╔══
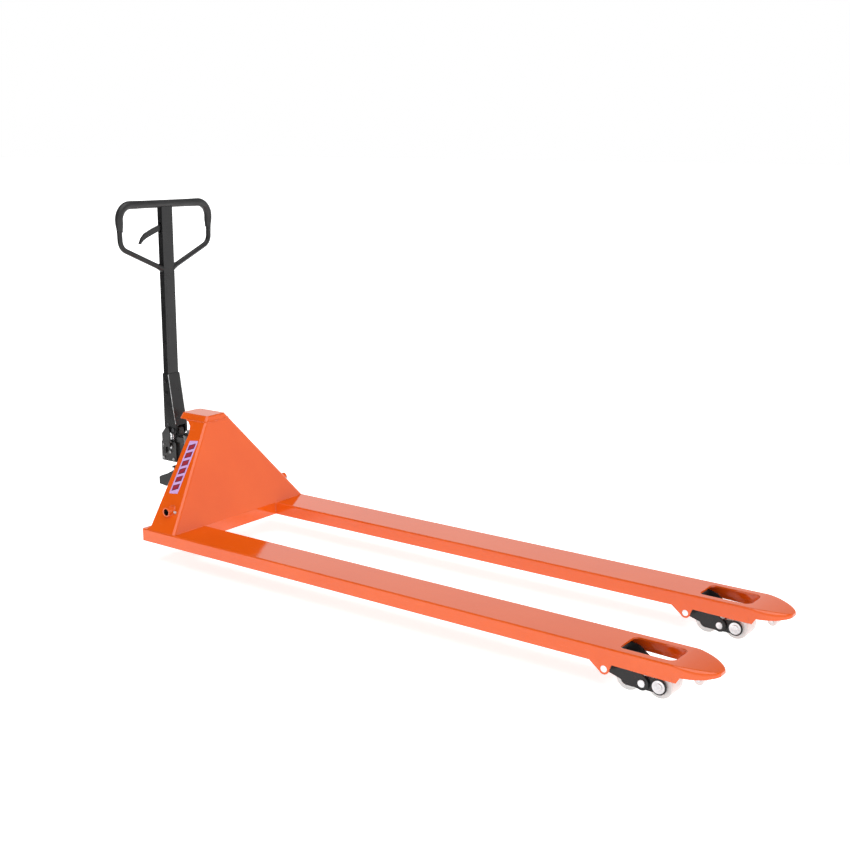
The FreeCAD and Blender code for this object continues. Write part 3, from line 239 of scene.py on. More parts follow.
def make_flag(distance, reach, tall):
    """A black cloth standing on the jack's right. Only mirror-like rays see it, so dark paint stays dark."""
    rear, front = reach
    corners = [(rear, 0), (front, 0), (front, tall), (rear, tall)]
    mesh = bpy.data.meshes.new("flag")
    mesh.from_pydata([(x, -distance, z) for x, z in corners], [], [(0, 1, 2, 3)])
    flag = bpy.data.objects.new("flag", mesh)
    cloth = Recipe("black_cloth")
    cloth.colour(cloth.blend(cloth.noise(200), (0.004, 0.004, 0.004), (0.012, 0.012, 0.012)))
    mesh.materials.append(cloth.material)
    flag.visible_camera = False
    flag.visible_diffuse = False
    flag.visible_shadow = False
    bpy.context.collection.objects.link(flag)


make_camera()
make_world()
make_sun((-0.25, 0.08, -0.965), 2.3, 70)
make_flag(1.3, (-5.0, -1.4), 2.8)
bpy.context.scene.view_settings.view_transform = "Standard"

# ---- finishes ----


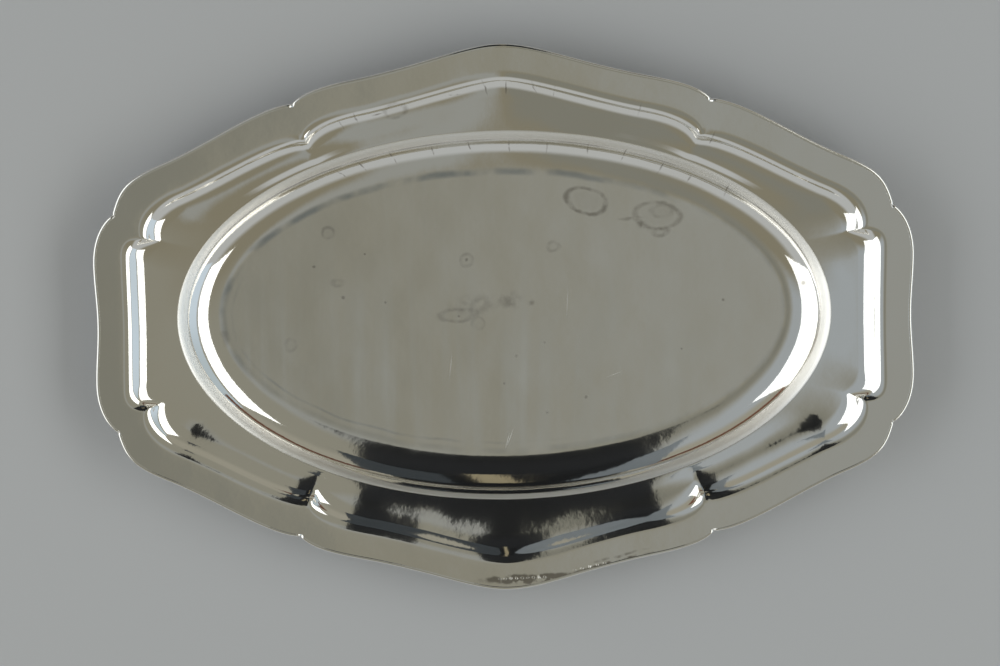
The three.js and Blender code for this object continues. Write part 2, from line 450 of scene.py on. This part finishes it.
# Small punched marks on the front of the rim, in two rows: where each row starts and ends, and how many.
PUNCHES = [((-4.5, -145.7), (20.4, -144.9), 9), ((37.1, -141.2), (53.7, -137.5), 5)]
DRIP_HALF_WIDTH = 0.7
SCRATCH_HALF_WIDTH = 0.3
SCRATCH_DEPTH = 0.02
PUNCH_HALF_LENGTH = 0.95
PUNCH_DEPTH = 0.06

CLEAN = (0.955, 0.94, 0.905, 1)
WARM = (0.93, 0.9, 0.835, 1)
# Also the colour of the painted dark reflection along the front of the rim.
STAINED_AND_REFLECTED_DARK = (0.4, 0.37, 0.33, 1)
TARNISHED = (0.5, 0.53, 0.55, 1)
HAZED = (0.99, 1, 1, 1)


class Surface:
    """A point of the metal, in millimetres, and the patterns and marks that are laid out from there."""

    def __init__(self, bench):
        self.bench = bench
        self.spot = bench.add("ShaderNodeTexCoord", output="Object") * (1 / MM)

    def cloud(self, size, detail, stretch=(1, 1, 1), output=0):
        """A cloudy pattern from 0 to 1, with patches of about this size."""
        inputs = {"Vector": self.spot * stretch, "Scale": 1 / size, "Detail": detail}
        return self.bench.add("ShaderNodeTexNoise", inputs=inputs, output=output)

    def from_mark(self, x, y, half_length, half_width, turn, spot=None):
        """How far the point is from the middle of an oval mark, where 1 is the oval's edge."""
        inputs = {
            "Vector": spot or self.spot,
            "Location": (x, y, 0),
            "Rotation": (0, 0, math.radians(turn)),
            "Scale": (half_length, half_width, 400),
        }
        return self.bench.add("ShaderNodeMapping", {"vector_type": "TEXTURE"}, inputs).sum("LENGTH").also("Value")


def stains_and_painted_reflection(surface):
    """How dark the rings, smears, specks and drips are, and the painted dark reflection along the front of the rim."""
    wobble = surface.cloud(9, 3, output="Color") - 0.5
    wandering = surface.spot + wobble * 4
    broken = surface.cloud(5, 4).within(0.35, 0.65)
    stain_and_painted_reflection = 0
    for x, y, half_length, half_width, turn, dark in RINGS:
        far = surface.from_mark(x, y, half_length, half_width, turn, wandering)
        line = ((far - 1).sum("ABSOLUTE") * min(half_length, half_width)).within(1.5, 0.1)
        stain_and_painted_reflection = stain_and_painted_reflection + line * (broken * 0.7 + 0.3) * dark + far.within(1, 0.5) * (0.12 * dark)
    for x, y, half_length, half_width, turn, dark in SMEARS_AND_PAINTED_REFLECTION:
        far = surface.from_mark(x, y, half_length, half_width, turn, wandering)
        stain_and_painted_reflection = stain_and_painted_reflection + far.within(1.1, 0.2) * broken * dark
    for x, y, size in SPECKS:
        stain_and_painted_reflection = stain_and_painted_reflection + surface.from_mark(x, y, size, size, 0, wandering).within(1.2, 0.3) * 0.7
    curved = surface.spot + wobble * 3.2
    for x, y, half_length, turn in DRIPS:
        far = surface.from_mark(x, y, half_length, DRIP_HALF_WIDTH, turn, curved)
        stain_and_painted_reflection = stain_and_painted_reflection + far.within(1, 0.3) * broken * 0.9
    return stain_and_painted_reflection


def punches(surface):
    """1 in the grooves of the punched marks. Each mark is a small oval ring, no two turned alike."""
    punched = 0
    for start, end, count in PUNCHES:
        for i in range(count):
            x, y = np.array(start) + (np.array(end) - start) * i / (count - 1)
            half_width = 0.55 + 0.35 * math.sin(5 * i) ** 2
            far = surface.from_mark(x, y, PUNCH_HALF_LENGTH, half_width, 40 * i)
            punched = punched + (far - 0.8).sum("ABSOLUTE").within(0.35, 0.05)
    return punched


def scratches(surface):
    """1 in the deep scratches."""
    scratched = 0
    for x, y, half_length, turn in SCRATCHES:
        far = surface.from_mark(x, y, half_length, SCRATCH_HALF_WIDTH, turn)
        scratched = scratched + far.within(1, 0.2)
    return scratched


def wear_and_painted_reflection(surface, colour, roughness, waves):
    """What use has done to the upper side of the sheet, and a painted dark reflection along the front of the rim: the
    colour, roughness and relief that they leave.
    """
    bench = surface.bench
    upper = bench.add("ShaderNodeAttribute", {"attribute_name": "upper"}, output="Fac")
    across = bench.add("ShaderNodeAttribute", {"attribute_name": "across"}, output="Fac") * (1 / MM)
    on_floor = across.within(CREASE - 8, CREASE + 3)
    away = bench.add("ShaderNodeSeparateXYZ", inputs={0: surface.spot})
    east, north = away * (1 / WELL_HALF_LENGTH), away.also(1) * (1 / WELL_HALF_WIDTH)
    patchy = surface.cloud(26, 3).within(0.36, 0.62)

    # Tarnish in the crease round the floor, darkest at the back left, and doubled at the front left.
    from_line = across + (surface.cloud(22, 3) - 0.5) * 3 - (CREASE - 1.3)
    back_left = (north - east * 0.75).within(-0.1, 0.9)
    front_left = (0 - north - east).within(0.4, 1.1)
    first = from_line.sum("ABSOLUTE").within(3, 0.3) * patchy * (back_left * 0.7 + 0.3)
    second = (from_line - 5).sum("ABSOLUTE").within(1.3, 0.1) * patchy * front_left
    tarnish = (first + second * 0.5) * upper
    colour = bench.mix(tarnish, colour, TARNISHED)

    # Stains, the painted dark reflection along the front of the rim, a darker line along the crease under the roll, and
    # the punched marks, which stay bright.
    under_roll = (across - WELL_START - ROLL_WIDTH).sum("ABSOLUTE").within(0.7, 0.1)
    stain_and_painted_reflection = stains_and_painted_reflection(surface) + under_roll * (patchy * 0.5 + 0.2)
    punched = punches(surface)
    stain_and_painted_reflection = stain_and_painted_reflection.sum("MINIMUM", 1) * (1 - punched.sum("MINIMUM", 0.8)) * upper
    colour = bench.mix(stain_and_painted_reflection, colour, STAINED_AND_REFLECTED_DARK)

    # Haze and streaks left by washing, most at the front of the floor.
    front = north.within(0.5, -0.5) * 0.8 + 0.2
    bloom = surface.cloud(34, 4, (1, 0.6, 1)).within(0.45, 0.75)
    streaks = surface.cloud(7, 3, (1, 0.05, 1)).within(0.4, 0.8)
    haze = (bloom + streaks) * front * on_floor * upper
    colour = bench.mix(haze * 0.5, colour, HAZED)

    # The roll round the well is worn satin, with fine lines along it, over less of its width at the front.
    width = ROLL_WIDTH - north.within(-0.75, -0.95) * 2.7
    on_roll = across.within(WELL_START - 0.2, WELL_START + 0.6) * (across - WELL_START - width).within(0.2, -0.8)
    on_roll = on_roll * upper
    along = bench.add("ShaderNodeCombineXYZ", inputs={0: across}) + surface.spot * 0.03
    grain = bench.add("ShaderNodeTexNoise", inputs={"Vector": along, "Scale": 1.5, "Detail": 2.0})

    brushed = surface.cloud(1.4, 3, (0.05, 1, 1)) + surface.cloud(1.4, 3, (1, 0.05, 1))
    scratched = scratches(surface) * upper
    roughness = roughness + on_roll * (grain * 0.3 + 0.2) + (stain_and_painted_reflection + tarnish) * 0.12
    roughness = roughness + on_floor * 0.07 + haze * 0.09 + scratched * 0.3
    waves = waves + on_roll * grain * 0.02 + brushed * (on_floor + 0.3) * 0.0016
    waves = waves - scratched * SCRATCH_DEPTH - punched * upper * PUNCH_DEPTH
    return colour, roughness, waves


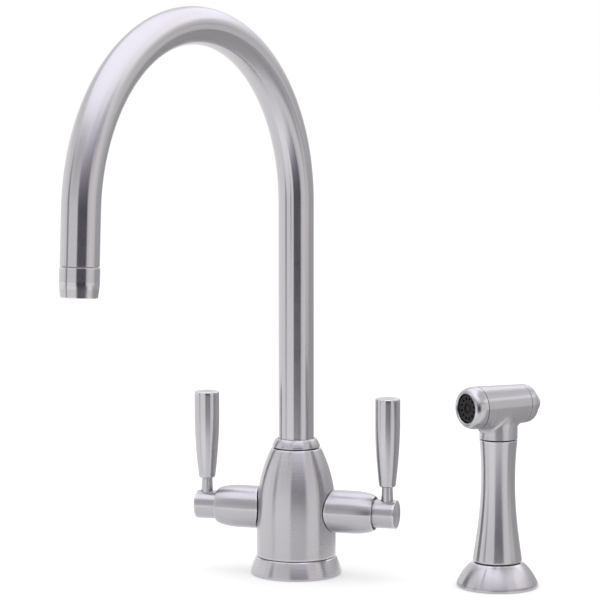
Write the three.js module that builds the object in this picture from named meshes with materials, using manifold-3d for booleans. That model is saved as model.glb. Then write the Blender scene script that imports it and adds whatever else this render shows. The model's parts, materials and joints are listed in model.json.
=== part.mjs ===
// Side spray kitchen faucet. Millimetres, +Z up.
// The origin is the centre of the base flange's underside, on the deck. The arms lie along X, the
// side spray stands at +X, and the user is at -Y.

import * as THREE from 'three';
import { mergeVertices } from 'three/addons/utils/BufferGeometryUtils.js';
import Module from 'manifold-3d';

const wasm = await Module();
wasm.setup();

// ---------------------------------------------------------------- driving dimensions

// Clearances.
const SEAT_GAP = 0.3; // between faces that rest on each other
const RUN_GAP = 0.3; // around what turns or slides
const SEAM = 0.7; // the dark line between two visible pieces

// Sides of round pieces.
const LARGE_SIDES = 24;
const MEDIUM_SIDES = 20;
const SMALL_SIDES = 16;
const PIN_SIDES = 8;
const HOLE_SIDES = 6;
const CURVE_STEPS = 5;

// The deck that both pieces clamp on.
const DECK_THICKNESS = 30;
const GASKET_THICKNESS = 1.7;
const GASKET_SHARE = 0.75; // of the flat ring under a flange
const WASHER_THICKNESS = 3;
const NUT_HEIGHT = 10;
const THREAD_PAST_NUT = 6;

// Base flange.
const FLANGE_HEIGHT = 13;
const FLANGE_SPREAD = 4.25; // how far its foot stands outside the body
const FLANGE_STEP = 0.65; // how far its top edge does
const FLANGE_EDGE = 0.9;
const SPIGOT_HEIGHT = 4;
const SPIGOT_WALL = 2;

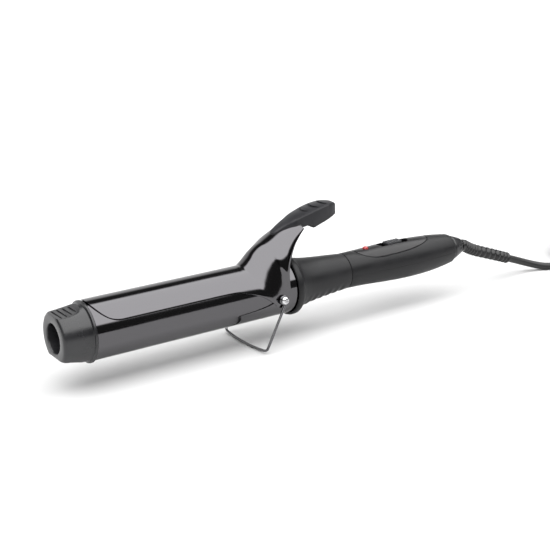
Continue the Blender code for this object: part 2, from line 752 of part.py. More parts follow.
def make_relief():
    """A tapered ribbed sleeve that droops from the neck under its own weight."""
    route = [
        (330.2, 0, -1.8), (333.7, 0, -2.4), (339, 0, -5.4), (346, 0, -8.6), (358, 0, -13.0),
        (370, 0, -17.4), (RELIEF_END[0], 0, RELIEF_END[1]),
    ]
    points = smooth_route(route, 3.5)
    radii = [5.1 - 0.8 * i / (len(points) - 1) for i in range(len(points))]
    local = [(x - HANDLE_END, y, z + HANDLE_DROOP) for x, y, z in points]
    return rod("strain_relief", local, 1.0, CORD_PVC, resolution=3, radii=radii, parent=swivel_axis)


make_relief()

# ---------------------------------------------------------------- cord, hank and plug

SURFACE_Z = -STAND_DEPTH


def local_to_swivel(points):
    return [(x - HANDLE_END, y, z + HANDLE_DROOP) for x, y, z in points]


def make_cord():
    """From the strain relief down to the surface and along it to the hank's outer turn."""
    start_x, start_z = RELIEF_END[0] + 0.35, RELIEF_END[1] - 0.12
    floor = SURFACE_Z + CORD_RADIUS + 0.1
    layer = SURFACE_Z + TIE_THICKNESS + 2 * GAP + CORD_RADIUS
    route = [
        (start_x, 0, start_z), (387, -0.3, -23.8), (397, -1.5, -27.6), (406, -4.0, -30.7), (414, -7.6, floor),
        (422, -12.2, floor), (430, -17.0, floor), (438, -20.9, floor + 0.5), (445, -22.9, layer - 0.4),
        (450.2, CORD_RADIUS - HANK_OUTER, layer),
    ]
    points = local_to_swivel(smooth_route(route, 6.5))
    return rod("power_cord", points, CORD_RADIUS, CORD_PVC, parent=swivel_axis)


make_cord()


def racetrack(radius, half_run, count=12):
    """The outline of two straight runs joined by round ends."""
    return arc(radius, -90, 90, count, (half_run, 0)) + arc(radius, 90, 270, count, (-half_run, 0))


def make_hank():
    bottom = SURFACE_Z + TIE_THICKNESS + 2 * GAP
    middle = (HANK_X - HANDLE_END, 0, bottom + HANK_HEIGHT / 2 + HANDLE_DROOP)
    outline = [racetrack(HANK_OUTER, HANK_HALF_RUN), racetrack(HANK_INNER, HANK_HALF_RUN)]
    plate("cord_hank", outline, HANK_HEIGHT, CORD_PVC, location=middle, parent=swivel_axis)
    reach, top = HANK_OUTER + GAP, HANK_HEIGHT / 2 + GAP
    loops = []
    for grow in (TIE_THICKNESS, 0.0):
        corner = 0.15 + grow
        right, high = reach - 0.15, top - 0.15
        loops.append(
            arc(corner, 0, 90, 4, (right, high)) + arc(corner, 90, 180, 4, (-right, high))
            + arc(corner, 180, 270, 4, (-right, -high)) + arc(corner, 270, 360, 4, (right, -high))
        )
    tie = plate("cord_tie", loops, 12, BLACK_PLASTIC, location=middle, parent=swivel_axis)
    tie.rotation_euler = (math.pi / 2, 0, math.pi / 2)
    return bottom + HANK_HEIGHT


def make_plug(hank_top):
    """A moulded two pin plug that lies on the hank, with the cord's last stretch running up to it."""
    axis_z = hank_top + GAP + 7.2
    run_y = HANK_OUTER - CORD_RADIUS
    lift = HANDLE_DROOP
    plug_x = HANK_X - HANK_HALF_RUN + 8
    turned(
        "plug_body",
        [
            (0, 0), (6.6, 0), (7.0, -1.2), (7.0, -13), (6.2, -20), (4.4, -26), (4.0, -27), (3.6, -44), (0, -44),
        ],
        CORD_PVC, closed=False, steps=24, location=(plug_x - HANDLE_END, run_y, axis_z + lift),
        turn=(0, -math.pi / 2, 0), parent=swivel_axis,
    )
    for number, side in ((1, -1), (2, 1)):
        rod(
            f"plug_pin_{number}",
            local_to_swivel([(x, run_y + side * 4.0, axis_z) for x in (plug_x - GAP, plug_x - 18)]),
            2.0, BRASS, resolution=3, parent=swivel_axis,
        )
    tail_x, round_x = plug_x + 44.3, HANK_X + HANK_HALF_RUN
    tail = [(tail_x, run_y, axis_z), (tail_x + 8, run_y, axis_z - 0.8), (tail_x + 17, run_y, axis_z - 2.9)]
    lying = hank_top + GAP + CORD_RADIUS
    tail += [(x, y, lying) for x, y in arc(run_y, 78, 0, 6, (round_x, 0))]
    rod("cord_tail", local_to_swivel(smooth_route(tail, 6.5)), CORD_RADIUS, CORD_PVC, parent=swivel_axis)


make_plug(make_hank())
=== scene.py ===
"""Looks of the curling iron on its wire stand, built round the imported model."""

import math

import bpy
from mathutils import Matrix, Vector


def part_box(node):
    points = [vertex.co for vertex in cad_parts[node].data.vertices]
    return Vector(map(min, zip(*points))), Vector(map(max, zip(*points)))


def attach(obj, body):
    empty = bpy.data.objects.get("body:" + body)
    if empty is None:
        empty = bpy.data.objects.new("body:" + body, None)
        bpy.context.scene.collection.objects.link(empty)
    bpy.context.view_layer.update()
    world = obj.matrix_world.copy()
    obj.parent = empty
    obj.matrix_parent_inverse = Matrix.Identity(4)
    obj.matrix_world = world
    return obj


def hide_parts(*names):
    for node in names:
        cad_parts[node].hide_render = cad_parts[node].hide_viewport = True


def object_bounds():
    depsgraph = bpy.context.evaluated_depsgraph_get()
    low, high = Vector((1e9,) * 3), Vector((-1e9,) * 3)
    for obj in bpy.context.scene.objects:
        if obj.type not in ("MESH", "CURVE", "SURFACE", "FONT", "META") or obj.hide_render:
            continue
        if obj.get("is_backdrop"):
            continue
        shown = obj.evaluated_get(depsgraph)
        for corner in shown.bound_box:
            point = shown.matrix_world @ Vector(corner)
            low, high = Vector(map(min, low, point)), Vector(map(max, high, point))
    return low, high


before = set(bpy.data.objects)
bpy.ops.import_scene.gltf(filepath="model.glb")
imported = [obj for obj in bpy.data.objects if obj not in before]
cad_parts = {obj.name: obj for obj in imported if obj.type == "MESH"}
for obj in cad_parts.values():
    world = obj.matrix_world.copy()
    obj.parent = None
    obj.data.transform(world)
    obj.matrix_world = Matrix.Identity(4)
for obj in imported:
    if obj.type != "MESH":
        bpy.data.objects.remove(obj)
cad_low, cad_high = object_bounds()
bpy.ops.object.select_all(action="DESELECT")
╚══
Set exercise: Repeat exactly the lines running from the one with "tail += [(x, y, lying)" through the one with "Vector(map(max, high, point))", both included.

Task response:
    tail += [(x, y, lying) for x, y in arc(run_y, 78, 0, 6, (round_x, 0))]
    rod("cord_tail", local_to_swivel(smooth_route(tail, 6.5)), CORD_RADIUS, CORD_PVC, parent=swivel_axis)


make_plug(make_hank())
=== scene.py ===
"""Looks of the curling iron on its wire stand, built round the imported model."""

import math

import bpy
from mathutils import Matrix, Vector


def part_box(node):
    points = [vertex.co for vertex in cad_parts[node].data.vertices]
    return Vector(map(min, zip(*points))), Vector(map(max, zip(*points)))


def attach(obj, body):
    empty = bpy.data.objects.get("body:" + body)
    if empty is None:
        empty = bpy.data.objects.new("body:" + body, None)
        bpy.context.scene.collection.objects.link(empty)
    bpy.context.view_layer.update()
    world = obj.matrix_world.copy()
    obj.parent = empty
    obj.matrix_parent_inverse = Matrix.Identity(4)
    obj.matrix_world = world
    return obj


def hide_parts(*names):
    for node in names:
        cad_parts[node].hide_render = cad_parts[node].hide_viewport = True


def object_bounds():
    depsgraph = bpy.context.evaluated_depsgraph_get()
    low, high = Vector((1e9,) * 3), Vector((-1e9,) * 3)
    for obj in bpy.context.scene.objects:
        if obj.type not in ("MESH", "CURVE", "SURFACE", "FONT", "META") or obj.hide_render:
            continue
        if obj.get("is_backdrop"):
            continue
        shown = obj.evaluated_get(depsgraph)
        for corner in shown.bound_box:
            point = shown.matrix_world @ Vector(corner)
            low, high = Vector(map(min, low, point)), Vector(map(max, high, point))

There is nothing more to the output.